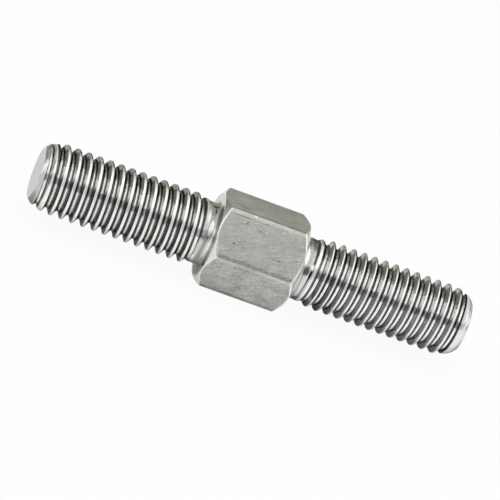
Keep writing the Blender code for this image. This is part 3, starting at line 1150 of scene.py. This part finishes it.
--- --- ---
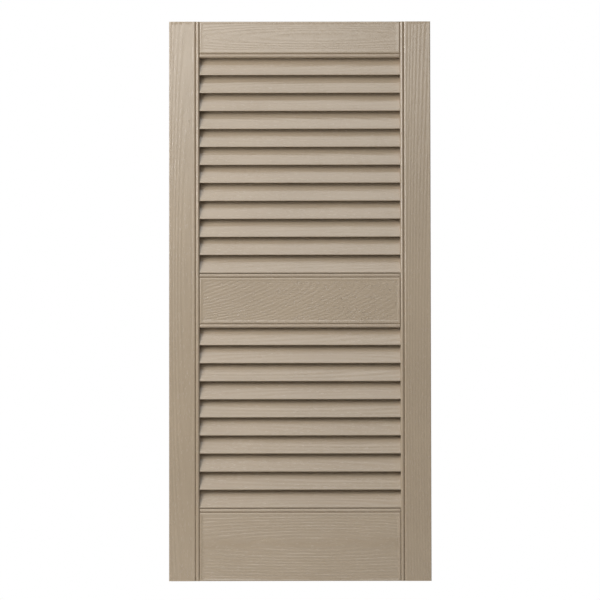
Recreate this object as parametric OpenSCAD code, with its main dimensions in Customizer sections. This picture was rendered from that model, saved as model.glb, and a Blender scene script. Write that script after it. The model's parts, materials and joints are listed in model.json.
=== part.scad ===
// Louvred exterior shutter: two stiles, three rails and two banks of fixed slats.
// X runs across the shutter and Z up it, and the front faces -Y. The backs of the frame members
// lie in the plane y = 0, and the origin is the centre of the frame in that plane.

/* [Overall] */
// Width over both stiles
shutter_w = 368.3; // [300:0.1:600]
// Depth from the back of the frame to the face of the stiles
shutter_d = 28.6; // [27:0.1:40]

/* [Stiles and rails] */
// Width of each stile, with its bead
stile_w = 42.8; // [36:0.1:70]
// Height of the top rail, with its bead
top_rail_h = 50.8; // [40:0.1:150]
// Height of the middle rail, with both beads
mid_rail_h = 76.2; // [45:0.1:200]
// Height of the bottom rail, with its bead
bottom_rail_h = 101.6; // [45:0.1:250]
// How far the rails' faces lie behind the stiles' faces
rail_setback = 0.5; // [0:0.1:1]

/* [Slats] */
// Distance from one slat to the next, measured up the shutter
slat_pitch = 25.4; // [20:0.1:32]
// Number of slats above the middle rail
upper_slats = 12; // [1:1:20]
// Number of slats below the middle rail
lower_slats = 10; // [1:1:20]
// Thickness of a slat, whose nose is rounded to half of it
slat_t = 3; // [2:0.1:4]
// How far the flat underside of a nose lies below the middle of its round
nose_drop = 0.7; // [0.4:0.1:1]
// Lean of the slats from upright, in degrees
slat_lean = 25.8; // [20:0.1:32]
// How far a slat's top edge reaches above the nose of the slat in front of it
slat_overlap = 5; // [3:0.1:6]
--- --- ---
**Exercise task**
Above are some lines. Repeat exactly, and only, those from the line that has "Recreate this object" through the line that has "rail_setback = 0.5; // [0:0.1:1]".

**The reply**
Recreate this object as parametric OpenSCAD code, with its main dimensions in Customizer sections. This picture was rendered from that model, saved as model.glb, and a Blender scene script. Write that script after it. The model's parts, materials and joints are listed in model.json.
=== part.scad ===
// Louvred exterior shutter: two stiles, three rails and two banks of fixed slats.
// X runs across the shutter and Z up it, and the front faces -Y. The backs of the frame members
// lie in the plane y = 0, and the origin is the centre of the frame in that plane.

/* [Overall] */
// Width over both stiles
shutter_w = 368.3; // [300:0.1:600]
// Depth from the back of the frame to the face of the stiles
shutter_d = 28.6; // [27:0.1:40]

/* [Stiles and rails] */
// Width of each stile, with its bead
stile_w = 42.8; // [36:0.1:70]
// Height of the top rail, with its bead
top_rail_h = 50.8; // [40:0.1:150]
// Height of the middle rail, with both beads
mid_rail_h = 76.2; // [45:0.1:200]
// Height of the bottom rail, with its bead
bottom_rail_h = 101.6; // [45:0.1:250]
// How far the rails' faces lie behind the stiles' faces
rail_setback = 0.5; // [0:0.1:1]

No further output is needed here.